- INSTRUCTIONS TO FOLLOW -
Output exactly the lines from the first one down to the line containing "return block_back + row_front_gap", inclusive.

- DATASET RECORDS -
* * * * *
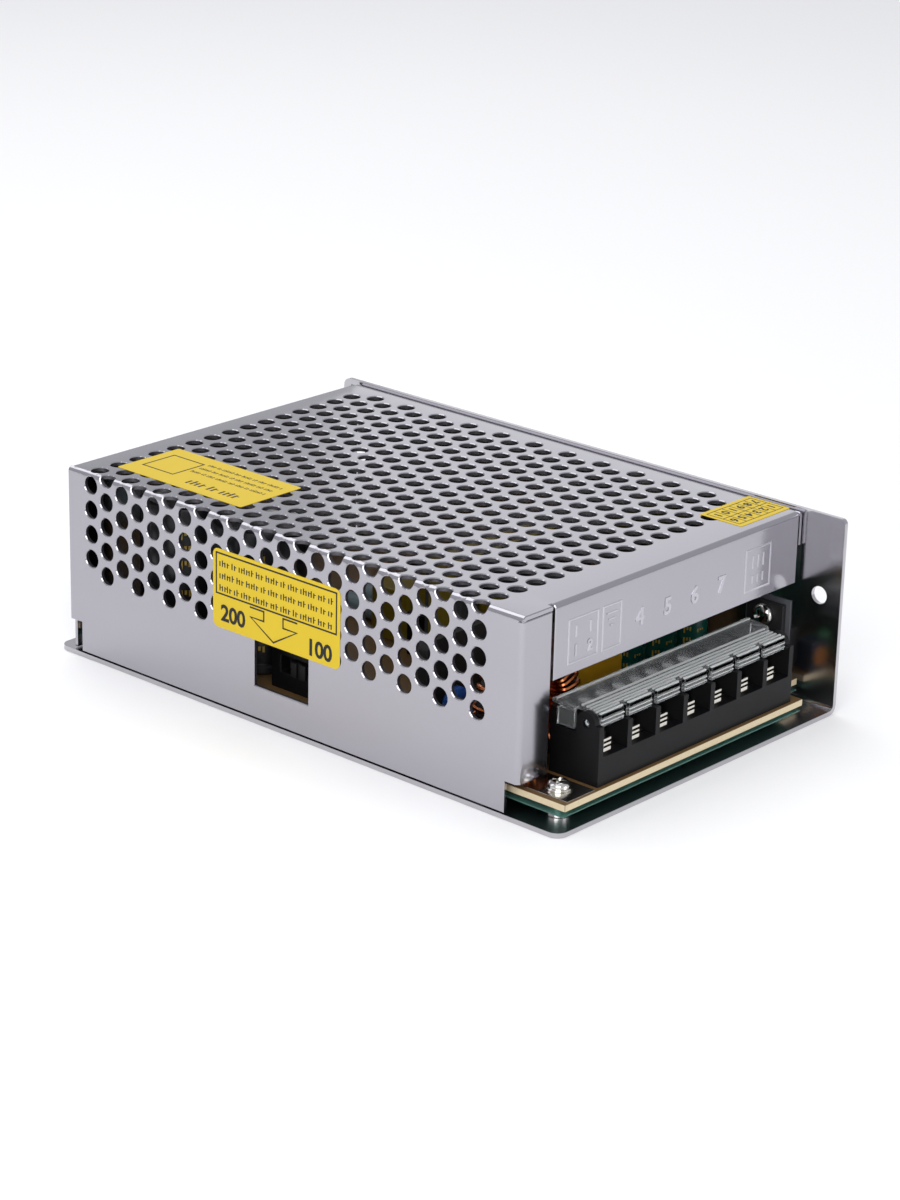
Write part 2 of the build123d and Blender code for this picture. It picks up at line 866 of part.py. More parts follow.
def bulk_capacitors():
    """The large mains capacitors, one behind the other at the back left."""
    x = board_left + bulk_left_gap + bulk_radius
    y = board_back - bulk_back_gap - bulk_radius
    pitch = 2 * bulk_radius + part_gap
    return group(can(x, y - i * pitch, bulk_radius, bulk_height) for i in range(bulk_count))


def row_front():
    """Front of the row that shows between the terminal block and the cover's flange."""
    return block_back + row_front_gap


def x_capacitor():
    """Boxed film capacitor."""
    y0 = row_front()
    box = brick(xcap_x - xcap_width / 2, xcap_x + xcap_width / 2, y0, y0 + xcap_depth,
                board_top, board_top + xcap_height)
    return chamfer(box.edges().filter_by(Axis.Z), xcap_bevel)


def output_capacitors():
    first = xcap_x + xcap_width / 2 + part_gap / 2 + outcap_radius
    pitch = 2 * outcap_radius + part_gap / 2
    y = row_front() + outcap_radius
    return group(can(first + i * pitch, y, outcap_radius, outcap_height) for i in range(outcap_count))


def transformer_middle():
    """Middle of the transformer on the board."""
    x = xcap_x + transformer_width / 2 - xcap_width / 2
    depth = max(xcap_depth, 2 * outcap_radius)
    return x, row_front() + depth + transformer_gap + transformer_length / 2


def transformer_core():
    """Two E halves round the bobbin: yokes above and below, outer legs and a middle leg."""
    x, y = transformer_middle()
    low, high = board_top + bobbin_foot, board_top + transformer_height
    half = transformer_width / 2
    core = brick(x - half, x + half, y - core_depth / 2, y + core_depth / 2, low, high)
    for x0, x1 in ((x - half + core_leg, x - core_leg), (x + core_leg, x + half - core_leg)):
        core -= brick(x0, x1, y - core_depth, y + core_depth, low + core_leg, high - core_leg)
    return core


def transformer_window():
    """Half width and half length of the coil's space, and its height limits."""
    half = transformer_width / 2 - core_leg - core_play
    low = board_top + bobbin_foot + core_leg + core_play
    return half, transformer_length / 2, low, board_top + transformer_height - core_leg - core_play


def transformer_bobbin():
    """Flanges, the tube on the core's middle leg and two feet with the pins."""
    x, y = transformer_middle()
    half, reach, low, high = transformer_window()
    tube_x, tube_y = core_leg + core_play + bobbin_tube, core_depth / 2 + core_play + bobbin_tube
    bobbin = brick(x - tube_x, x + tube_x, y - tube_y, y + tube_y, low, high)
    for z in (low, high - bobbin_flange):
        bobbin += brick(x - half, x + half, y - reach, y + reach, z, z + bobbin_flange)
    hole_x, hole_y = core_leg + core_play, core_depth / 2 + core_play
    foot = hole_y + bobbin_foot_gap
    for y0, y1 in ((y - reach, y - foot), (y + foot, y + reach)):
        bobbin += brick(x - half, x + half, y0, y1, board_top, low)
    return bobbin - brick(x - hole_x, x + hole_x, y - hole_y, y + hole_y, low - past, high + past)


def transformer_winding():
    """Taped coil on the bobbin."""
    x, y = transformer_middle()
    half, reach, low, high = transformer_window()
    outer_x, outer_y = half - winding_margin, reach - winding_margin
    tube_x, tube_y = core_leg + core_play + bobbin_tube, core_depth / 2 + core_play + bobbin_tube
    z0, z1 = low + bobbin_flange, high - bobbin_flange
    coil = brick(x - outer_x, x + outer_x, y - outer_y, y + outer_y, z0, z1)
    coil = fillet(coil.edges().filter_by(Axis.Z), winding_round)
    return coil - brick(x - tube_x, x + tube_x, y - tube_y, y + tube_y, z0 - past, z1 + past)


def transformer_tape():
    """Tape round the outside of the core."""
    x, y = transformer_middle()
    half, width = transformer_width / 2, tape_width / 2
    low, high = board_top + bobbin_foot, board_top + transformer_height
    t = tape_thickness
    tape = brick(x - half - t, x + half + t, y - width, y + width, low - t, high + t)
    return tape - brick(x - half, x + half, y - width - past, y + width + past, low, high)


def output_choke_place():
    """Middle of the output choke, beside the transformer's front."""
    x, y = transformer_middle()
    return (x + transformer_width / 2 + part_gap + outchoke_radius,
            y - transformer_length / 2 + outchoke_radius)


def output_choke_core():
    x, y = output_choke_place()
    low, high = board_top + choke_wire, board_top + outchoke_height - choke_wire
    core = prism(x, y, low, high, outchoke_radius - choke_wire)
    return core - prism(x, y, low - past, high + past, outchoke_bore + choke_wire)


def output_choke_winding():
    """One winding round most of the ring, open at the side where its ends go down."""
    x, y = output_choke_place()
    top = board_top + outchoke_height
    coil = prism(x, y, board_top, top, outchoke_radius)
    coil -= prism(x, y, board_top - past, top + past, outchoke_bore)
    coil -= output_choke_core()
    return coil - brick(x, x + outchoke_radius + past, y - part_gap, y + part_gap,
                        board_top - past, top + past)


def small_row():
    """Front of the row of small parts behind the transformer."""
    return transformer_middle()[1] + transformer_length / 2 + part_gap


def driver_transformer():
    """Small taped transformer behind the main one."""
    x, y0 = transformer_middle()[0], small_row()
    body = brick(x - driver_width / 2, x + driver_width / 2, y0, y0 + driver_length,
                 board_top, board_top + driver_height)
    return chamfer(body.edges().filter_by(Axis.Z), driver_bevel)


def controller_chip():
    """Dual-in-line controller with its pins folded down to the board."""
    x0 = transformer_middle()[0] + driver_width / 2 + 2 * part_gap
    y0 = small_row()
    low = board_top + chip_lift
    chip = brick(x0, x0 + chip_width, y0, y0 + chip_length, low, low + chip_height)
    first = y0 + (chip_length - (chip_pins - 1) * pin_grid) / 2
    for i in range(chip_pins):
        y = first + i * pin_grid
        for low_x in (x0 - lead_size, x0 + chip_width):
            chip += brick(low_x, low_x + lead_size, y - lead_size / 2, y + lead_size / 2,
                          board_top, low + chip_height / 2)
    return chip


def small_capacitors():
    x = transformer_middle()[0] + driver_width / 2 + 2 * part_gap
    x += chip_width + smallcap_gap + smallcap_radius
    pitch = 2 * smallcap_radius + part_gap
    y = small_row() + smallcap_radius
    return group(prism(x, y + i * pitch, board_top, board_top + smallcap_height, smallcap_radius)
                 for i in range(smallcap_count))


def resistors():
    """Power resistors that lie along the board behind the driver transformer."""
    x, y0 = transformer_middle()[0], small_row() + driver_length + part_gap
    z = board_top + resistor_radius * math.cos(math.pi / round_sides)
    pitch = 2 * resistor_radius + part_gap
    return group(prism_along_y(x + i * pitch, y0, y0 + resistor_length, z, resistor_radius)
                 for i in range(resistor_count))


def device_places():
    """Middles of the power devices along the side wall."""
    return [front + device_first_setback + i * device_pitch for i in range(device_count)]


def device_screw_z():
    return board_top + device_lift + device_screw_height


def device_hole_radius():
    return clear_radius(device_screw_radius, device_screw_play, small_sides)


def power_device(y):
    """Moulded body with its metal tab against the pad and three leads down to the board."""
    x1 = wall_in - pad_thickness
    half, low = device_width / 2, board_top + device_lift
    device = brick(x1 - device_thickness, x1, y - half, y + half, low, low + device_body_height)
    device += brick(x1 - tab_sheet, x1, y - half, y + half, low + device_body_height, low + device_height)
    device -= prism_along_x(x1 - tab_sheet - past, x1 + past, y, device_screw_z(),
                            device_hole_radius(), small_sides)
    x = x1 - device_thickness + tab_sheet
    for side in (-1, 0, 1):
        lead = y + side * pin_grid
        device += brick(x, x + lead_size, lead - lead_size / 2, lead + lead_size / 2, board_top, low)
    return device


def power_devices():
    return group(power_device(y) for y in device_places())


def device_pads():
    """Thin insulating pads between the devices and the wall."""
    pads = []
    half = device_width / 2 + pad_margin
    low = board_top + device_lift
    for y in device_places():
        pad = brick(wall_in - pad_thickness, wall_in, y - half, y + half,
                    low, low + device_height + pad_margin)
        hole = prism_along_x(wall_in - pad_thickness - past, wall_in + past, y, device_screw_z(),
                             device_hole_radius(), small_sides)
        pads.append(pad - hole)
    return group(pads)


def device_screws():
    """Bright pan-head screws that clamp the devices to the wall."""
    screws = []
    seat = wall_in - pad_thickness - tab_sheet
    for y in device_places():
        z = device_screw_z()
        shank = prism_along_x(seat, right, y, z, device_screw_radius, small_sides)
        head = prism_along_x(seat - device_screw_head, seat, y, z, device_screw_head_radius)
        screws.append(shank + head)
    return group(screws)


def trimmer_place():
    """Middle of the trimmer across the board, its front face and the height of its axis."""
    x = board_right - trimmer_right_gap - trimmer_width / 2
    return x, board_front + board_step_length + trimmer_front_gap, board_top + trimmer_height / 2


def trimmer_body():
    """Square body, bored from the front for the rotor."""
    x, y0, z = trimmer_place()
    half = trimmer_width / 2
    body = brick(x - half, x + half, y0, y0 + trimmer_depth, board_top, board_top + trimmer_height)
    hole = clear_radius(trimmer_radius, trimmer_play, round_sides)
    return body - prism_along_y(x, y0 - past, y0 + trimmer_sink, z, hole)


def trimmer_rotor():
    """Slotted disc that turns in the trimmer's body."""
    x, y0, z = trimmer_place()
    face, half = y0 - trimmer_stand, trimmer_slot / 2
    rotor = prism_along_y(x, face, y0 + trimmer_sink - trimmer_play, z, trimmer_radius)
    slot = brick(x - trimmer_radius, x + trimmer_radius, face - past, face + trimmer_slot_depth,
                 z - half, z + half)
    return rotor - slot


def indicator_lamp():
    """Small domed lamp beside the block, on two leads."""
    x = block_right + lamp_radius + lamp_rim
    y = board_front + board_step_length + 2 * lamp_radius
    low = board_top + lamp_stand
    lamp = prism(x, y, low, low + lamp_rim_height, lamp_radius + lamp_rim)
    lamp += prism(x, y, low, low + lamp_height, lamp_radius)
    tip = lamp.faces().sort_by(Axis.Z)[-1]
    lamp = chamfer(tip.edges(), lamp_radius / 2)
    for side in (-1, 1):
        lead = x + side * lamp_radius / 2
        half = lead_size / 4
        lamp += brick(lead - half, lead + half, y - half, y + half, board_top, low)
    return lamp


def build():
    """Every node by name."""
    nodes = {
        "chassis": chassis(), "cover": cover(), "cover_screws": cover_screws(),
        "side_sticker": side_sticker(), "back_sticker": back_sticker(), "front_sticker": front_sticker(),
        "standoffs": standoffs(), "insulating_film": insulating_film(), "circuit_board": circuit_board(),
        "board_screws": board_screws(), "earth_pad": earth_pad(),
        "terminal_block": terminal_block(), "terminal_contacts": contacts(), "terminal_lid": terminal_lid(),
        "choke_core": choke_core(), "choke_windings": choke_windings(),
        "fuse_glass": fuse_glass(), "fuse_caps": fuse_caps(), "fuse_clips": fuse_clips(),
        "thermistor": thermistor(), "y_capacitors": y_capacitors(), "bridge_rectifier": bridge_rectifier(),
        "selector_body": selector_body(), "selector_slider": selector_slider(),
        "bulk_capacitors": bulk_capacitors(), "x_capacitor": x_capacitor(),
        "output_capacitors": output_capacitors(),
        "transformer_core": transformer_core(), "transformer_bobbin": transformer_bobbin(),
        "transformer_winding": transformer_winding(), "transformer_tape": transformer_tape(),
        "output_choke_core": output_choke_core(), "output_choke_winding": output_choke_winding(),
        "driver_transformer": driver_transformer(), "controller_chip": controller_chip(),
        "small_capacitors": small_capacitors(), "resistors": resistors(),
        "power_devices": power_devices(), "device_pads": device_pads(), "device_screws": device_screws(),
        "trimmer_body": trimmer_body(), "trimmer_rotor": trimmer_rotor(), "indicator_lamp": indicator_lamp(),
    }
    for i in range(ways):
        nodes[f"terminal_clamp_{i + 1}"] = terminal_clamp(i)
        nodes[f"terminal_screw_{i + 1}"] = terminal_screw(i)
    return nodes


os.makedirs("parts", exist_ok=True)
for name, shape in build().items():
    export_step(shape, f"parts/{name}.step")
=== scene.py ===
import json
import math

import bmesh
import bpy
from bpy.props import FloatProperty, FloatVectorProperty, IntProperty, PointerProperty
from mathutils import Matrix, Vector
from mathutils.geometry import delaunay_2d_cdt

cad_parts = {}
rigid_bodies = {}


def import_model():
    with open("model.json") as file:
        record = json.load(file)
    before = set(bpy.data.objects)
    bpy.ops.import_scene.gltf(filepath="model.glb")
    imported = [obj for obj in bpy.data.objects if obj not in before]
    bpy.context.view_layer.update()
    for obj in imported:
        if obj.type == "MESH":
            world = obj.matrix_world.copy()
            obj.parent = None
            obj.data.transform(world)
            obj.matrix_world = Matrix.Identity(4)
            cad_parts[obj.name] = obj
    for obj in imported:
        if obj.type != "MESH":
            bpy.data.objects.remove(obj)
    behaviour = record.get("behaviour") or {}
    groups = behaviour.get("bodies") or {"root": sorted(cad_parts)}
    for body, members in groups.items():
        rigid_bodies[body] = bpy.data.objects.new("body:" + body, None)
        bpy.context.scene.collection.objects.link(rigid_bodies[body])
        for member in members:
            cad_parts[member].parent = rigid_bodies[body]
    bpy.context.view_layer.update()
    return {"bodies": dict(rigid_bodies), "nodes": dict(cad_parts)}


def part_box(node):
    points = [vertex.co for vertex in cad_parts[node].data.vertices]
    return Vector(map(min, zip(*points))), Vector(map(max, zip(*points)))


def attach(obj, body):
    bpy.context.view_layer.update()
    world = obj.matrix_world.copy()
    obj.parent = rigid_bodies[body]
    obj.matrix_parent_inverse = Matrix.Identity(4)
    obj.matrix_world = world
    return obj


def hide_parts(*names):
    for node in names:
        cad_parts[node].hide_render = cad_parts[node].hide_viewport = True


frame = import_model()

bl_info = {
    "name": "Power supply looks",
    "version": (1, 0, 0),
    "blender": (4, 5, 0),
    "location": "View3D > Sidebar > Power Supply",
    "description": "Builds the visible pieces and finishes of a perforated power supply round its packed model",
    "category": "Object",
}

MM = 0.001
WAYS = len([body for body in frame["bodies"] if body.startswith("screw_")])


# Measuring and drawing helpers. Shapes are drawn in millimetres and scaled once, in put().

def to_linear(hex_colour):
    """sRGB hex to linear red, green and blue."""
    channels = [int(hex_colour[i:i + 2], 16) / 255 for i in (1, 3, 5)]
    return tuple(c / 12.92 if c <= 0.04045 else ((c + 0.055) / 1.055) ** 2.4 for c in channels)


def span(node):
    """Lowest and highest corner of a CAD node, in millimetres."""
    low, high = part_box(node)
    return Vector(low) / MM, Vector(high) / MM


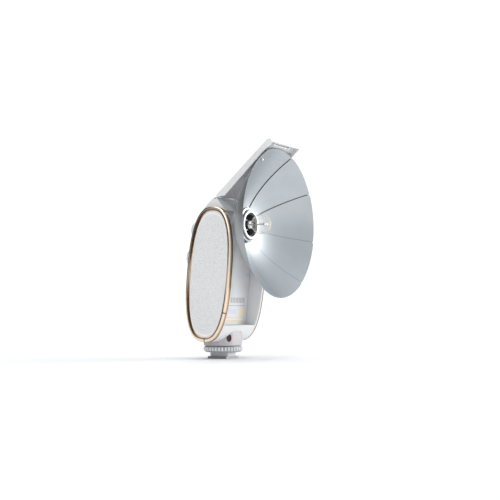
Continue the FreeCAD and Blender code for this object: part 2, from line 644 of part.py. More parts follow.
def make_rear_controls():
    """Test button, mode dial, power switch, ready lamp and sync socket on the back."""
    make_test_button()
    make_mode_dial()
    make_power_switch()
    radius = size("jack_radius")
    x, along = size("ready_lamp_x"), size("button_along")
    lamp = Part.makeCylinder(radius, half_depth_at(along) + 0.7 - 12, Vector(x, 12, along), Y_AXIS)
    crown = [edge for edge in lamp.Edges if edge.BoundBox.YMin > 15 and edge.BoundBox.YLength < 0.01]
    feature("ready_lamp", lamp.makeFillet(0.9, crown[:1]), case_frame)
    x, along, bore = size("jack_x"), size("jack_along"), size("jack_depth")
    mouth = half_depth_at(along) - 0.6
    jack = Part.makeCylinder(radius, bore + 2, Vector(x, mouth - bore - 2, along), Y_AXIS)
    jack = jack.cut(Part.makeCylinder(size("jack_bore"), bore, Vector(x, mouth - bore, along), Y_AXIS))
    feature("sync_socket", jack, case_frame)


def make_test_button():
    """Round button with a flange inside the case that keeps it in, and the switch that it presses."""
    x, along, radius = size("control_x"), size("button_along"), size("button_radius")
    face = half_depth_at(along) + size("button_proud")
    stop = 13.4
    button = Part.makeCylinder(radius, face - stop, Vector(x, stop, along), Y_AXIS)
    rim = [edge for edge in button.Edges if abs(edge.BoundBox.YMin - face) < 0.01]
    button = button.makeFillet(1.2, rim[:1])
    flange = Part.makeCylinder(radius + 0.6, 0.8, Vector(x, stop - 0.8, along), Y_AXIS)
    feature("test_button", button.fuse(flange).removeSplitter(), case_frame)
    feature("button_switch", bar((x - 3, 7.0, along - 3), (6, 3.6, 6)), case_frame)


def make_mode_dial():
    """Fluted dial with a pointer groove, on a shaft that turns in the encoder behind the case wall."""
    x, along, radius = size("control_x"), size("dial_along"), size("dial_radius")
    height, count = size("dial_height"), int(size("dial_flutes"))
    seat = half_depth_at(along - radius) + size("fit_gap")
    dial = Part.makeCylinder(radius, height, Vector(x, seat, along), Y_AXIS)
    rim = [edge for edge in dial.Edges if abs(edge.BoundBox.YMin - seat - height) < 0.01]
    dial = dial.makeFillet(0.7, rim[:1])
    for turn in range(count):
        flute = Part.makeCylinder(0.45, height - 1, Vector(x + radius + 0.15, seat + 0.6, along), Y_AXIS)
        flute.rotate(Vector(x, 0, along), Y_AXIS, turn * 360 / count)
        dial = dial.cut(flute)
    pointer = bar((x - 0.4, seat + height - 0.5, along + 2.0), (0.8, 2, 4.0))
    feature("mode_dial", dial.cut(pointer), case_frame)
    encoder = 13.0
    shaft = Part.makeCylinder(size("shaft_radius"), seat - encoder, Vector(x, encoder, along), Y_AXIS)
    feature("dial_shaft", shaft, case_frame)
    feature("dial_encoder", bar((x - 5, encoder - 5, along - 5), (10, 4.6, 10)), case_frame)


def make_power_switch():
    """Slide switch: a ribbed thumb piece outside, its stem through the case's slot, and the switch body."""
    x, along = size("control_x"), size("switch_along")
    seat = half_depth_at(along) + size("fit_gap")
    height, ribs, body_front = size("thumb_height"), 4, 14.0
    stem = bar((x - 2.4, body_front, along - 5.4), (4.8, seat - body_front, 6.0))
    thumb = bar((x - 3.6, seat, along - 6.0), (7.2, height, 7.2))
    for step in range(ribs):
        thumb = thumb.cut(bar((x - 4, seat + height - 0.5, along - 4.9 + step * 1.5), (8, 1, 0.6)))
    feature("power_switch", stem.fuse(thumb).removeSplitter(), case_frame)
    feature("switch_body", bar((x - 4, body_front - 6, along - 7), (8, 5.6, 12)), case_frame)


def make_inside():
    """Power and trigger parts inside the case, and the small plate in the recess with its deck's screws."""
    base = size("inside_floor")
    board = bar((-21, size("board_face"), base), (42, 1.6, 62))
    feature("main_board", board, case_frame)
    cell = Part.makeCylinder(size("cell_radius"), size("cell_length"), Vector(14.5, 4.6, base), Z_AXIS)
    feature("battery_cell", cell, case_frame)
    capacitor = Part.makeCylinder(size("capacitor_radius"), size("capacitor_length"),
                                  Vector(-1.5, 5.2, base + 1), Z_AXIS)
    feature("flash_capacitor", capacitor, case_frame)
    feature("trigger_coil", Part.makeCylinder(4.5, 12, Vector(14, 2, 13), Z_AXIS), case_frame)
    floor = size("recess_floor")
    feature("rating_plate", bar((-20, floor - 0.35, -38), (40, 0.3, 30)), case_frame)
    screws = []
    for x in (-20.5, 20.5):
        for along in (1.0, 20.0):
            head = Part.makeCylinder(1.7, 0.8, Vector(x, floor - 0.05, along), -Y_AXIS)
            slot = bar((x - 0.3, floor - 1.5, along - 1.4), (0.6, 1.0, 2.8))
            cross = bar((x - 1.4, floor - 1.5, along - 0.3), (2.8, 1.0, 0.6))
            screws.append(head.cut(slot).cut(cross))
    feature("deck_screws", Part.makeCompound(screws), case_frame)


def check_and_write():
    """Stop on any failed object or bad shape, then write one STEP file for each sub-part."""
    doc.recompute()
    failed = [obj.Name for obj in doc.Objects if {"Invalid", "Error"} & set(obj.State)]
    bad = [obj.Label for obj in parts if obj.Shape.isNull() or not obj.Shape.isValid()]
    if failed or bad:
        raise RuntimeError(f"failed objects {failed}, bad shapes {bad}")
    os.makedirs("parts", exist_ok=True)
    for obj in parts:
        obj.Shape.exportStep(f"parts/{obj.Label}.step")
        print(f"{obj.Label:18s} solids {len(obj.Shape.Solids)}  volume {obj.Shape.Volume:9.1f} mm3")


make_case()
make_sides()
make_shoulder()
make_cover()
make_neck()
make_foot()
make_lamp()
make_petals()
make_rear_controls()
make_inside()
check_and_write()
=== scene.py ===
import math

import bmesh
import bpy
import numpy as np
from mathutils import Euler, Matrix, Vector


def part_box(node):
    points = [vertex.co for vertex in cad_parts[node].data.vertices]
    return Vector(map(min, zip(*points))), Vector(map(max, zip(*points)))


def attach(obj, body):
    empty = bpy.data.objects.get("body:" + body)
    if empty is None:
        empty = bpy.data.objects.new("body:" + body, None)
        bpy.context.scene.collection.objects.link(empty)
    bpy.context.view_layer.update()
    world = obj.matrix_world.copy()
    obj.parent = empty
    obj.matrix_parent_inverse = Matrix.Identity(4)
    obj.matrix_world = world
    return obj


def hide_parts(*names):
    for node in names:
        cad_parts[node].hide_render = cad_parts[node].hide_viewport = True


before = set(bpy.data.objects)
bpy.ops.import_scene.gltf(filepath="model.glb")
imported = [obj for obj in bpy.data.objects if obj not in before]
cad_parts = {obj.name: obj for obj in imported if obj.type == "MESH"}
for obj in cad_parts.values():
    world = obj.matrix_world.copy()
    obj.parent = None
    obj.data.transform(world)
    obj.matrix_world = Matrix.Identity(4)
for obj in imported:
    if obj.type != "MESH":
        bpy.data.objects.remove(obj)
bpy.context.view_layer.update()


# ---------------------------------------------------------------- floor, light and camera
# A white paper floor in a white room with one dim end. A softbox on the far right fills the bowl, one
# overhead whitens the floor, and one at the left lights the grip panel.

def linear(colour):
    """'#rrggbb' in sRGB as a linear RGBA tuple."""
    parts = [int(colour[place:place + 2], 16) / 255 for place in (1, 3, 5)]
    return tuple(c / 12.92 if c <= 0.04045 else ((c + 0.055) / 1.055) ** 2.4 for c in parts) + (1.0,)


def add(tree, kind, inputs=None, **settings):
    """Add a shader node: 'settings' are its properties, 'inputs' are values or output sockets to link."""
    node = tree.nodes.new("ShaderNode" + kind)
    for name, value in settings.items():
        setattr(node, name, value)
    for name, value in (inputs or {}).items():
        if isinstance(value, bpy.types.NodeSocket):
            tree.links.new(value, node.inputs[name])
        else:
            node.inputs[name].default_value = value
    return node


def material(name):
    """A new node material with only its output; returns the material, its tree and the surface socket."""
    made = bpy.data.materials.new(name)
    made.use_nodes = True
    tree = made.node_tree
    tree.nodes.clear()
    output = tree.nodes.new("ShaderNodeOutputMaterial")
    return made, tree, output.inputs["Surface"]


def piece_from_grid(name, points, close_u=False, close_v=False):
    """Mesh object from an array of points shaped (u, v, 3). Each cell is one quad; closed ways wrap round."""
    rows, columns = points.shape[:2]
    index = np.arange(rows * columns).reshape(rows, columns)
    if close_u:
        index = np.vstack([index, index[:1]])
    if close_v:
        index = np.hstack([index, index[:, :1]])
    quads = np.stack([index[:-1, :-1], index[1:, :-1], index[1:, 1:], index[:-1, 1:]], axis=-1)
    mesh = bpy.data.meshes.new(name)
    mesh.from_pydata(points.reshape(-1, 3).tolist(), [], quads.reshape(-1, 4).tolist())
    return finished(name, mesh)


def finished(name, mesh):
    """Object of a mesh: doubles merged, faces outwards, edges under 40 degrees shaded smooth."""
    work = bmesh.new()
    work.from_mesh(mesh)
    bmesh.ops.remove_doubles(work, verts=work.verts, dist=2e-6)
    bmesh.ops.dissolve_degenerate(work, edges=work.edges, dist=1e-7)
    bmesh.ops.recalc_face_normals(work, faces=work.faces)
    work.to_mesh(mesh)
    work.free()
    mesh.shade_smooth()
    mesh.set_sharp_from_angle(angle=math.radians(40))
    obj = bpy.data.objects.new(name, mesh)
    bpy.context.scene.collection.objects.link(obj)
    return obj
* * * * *
- RESULT OF THIS EXERCISE -
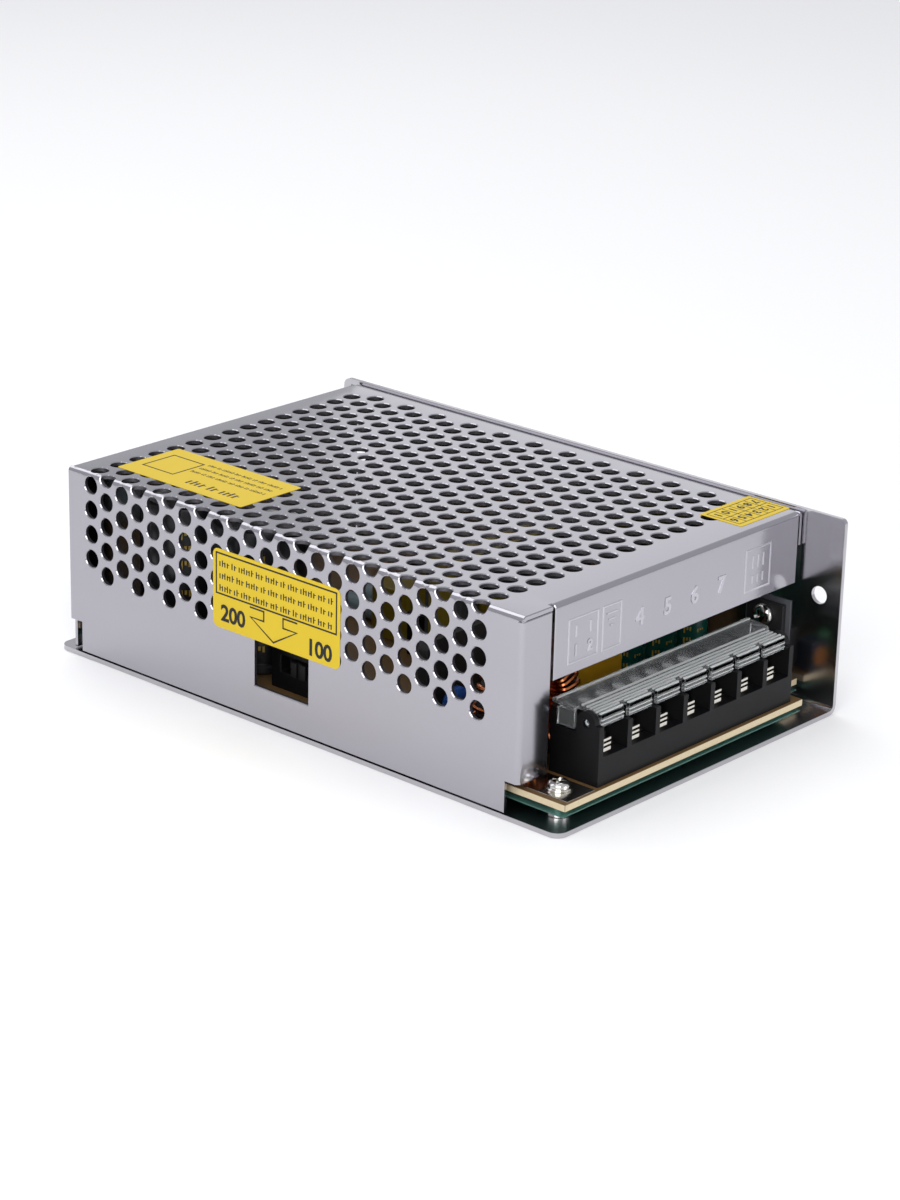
Write part 2 of the build123d and Blender code for this picture. It picks up at line 866 of part.py. More parts follow.
def bulk_capacitors():
    """The large mains capacitors, one behind the other at the back left."""
    x = board_left + bulk_left_gap + bulk_radius
    y = board_back - bulk_back_gap - bulk_radius
    pitch = 2 * bulk_radius + part_gap
    return group(can(x, y - i * pitch, bulk_radius, bulk_height) for i in range(bulk_count))


def row_front():
    """Front of the row that shows between the terminal block and the cover's flange."""
    return block_back + row_front_gap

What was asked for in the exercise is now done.